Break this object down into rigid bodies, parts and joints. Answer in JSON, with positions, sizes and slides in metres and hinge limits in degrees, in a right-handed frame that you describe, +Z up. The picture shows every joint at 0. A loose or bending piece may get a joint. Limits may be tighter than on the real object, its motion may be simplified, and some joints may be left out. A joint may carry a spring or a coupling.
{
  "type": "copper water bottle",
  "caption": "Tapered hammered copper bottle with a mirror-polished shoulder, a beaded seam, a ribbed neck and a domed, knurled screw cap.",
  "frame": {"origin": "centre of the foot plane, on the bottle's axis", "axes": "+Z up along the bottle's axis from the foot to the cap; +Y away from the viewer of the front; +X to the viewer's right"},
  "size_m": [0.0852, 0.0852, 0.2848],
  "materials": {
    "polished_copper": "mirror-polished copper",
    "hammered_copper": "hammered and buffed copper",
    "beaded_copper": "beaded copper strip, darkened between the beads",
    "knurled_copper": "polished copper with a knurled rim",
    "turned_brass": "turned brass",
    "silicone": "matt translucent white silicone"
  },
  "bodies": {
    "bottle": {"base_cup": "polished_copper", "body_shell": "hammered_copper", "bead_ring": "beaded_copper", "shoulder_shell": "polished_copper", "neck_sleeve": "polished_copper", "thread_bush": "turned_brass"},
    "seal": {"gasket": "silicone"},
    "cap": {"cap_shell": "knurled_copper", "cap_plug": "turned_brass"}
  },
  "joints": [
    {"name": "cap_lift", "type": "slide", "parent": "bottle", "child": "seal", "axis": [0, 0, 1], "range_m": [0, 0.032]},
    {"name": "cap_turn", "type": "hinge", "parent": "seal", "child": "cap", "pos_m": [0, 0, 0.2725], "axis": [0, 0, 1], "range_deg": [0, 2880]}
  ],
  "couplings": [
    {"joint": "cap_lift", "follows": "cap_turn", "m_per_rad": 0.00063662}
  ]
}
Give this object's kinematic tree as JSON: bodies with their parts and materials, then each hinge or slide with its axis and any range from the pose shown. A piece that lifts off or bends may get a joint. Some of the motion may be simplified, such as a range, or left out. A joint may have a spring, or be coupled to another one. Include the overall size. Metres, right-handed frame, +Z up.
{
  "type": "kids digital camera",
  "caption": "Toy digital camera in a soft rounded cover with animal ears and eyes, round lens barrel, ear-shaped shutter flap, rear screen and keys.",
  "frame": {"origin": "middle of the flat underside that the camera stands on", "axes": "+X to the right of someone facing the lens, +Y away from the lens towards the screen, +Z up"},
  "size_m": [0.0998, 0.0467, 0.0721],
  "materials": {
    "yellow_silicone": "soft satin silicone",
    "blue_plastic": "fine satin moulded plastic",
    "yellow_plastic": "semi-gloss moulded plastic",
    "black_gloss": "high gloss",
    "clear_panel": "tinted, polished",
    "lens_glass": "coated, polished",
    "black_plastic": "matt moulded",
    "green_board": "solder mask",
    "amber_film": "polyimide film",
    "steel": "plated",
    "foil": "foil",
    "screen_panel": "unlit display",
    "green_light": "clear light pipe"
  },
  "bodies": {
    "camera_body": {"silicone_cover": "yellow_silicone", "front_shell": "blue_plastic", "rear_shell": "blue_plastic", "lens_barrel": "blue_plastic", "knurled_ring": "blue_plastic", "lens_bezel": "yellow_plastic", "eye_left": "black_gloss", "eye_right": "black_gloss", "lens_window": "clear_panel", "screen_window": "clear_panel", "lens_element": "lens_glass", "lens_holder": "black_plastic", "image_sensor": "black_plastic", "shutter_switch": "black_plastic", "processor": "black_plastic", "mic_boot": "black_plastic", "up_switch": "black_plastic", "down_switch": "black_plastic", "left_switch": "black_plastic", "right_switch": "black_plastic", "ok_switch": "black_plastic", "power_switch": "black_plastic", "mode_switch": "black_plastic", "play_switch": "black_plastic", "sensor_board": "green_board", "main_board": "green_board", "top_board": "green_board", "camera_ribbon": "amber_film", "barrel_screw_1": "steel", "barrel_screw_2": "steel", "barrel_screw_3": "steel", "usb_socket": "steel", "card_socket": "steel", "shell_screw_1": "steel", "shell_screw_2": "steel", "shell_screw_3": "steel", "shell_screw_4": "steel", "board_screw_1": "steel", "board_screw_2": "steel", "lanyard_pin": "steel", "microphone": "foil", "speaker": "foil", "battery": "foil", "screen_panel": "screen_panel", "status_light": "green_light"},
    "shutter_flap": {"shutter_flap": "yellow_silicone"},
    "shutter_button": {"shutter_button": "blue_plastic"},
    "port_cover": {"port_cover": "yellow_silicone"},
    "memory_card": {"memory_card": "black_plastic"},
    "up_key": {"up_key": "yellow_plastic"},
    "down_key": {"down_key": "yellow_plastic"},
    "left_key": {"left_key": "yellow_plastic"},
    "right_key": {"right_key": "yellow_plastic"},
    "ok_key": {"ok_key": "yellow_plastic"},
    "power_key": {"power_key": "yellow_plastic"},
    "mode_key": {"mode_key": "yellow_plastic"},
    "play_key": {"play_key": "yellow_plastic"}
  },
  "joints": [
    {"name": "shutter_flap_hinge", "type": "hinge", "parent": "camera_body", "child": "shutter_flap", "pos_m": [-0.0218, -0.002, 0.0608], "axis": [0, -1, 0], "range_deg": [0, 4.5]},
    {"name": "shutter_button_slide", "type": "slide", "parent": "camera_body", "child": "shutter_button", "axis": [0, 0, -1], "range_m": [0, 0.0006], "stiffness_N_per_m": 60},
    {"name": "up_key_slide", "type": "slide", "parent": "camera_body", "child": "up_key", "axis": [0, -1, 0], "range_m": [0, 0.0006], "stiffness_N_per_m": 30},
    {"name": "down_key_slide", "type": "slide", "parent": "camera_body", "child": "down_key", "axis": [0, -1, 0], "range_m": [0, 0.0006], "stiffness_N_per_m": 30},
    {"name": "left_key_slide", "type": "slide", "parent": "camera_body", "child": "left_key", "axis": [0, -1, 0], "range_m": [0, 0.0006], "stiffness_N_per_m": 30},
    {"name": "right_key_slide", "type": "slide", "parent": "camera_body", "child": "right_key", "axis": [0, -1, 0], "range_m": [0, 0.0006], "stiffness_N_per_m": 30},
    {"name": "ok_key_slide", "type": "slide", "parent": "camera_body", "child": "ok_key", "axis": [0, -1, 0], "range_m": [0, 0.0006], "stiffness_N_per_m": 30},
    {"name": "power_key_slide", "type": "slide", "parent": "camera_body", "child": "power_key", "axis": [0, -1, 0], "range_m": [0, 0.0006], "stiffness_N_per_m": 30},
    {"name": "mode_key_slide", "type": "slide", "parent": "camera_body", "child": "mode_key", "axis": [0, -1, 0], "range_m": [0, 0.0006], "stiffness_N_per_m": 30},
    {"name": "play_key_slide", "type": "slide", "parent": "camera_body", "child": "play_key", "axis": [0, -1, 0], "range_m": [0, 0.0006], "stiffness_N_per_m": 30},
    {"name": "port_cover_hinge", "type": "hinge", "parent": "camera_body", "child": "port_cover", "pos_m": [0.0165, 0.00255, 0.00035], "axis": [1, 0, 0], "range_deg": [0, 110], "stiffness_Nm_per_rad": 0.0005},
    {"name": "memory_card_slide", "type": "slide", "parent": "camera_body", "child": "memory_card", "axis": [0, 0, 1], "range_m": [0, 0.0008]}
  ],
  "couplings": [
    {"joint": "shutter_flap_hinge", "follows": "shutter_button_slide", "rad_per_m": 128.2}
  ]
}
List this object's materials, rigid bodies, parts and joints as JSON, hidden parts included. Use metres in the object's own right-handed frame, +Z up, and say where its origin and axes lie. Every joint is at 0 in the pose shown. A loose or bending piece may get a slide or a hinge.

• **Exercise task**
Above are the records; retype every one exactly.

• **Complete output**
Break this object down into rigid bodies, parts and joints. Answer in JSON, with positions, sizes and slides in metres and hinge limits in degrees, in a right-handed frame that you describe, +Z up. The picture shows every joint at 0. A loose or bending piece may get a joint. Limits may be tighter than on the real object, its motion may be simplified, and some joints may be left out. A joint may carry a spring or a coupling.
{
  "type": "copper water bottle",
  "caption": "Tapered hammered copper bottle with a mirror-polished shoulder, a beaded seam, a ribbed neck and a domed, knurled screw cap.",
  "frame": {"origin": "centre of the foot plane, on the bottle's axis", "axes": "+Z up along the bottle's axis from the foot to the cap; +Y away from the viewer of the front; +X to the viewer's right"},
  "size_m": [0.0852, 0.0852, 0.2848],
  "materials": {
    "polished_copper": "mirror-polished copper",
    "hammered_copper": "hammered and buffed copper",
    "beaded_copper": "beaded copper strip, darkened between the beads",
    "knurled_copper": "polished copper with a knurled rim",
    "turned_brass": "turned brass",
    "silicone": "matt translucent white silicone"
  },
  "bodies": {
    "bottle": {"base_cup": "polished_copper", "body_shell": "hammered_copper", "bead_ring": "beaded_copper", "shoulder_shell": "polished_copper", "neck_sleeve": "polished_copper", "thread_bush": "turned_brass"},
    "seal": {"gasket": "silicone"},
    "cap": {"cap_shell": "knurled_copper", "cap_plug": "turned_brass"}
  },
  "joints": [
    {"name": "cap_lift", "type": "slide", "parent": "bottle", "child": "seal", "axis": [0, 0, 1], "range_m": [0, 0.032]},
    {"name": "cap_turn", "type": "hinge", "parent": "seal", "child": "cap", "pos_m": [0, 0, 0.2725], "axis": [0, 0, 1], "range_deg": [0, 2880]}
  ],
  "couplings": [
    {"joint": "cap_lift", "follows": "cap_turn", "m_per_rad": 0.00063662}
  ]
}
Give this object's kinematic tree as JSON: bodies with their parts and materials, then each hinge or slide with its axis and any range from the pose shown. A piece that lifts off or bends may get a joint. Some of the motion may be simplified, such as a range, or left out. A joint may have a spring, or be coupled to another one. Include the overall size. Metres, right-handed frame, +Z up.
{
  "type": "kids digital camera",
  "caption": "Toy digital camera in a soft rounded cover with animal ears and eyes, round lens barrel, ear-shaped shutter flap, rear screen and keys.",
  "frame": {"origin": "middle of the flat underside that the camera stands on", "axes": "+X to the right of someone facing the lens, +Y away from the lens towards the screen, +Z up"},
  "size_m": [0.0998, 0.0467, 0.0721],
  "materials": {
    "yellow_silicone": "soft satin silicone",
    "blue_plastic": "fine satin moulded plastic",
    "yellow_plastic": "semi-gloss moulded plastic",
    "black_gloss": "high gloss",
    "clear_panel": "tinted, polished",
    "lens_glass": "coated, polished",
    "black_plastic": "matt moulded",
    "green_board": "solder mask",
    "amber_film": "polyimide film",
    "steel": "plated",
    "foil": "foil",
    "screen_panel": "unlit display",
    "green_light": "clear light pipe"
  },
  "bodies": {
    "camera_body": {"silicone_cover": "yellow_silicone", "front_shell": "blue_plastic", "rear_shell": "blue_plastic", "lens_barrel": "blue_plastic", "knurled_ring": "blue_plastic", "lens_bezel": "yellow_plastic", "eye_left": "black_gloss", "eye_right": "black_gloss", "lens_window": "clear_panel", "screen_window": "clear_panel", "lens_element": "lens_glass", "lens_holder": "black_plastic", "image_sensor": "black_plastic", "shutter_switch": "black_plastic", "processor": "black_plastic", "mic_boot": "black_plastic", "up_switch": "black_plastic", "down_switch": "black_plastic", "left_switch": "black_plastic", "right_switch": "black_plastic", "ok_switch": "black_plastic", "power_switch": "black_plastic", "mode_switch": "black_plastic", "play_switch": "black_plastic", "sensor_board": "green_board", "main_board": "green_board", "top_board": "green_board", "camera_ribbon": "amber_film", "barrel_screw_1": "steel", "barrel_screw_2": "steel", "barrel_screw_3": "steel", "usb_socket": "steel", "card_socket": "steel", "shell_screw_1": "steel", "shell_screw_2": "steel", "shell_screw_3": "steel", "shell_screw_4": "steel", "board_screw_1": "steel", "board_screw_2": "steel", "lanyard_pin": "steel", "microphone": "foil", "speaker": "foil", "battery": "foil", "screen_panel": "screen_panel", "status_light": "green_light"},
    "shutter_flap": {"shutter_flap": "yellow_silicone"},
    "shutter_button": {"shutter_button": "blue_plastic"},
    "port_cover": {"port_cover": "yellow_silicone"},
    "memory_card": {"memory_card": "black_plastic"},
    "up_key": {"up_key": "yellow_plastic"},
    "down_key": {"down_key": "yellow_plastic"},
    "left_key": {"left_key": "yellow_plastic"},
    "right_key": {"right_key": "yellow_plastic"},
    "ok_key": {"ok_key": "yellow_plastic"},
    "power_key": {"power_key": "yellow_plastic"},
    "mode_key": {"mode_key": "yellow_plastic"},
    "play_key": {"play_key": "yellow_plastic"}
  },
  "joints": [
    {"name": "shutter_flap_hinge", "type": "hinge", "parent": "camera_body", "child": "shutter_flap", "pos_m": [-0.0218, -0.002, 0.0608], "axis": [0, -1, 0], "range_deg": [0, 4.5]},
    {"name": "shutter_button_slide", "type": "slide", "parent": "camera_body", "child": "shutter_button", "axis": [0, 0, -1], "range_m": [0, 0.0006], "stiffness_N_per_m": 60},
    {"name": "up_key_slide", "type": "slide", "parent": "camera_body", "child": "up_key", "axis": [0, -1, 0], "range_m": [0, 0.0006], "stiffness_N_per_m": 30},
    {"name": "down_key_slide", "type": "slide", "parent": "camera_body", "child": "down_key", "axis": [0, -1, 0], "range_m": [0, 0.0006], "stiffness_N_per_m": 30},
    {"name": "left_key_slide", "type": "slide", "parent": "camera_body", "child": "left_key", "axis": [0, -1, 0], "range_m": [0, 0.0006], "stiffness_N_per_m": 30},
    {"name": "right_key_slide", "type": "slide", "parent": "camera_body", "child": "right_key", "axis": [0, -1, 0], "range_m": [0, 0.0006], "stiffness_N_per_m": 30},
    {"name": "ok_key_slide", "type": "slide", "parent": "camera_body", "child": "ok_key", "axis": [0, -1, 0], "range_m": [0, 0.0006], "stiffness_N_per_m": 30},
    {"name": "power_key_slide", "type": "slide", "parent": "camera_body", "child": "power_key", "axis": [0, -1, 0], "range_m": [0, 0.0006], "stiffness_N_per_m": 30},
    {"name": "mode_key_slide", "type": "slide", "parent": "camera_body", "child": "mode_key", "axis": [0, -1, 0], "range_m": [0, 0.0006], "stiffness_N_per_m": 30},
    {"name": "play_key_slide", "type": "slide", "parent": "camera_body", "child": "play_key", "axis": [0, -1, 0], "range_m": [0, 0.0006], "stiffness_N_per_m": 30},
    {"name": "port_cover_hinge", "type": "hinge", "parent": "camera_body", "child": "port_cover", "pos_m": [0.0165, 0.00255, 0.00035], "axis": [1, 0, 0], "range_deg": [0, 110], "stiffness_Nm_per_rad": 0.0005},
    {"name": "memory_card_slide", "type": "slide", "parent": "camera_body", "child": "memory_card", "axis": [0, 0, 1], "range_m": [0, 0.0008]}
  ],
  "couplings": [
    {"joint": "shutter_flap_hinge", "follows": "shutter_button_slide", "rad_per_m": 128.2}
  ]
}
List this object's materials, rigid bodies, parts and joints as JSON, hidden parts included. Use metres in the object's own right-handed frame, +Z up, and say where its origin and axes lie. Every joint is at 0 in the pose shown. A loose or bending piece may get a slide or a hinge.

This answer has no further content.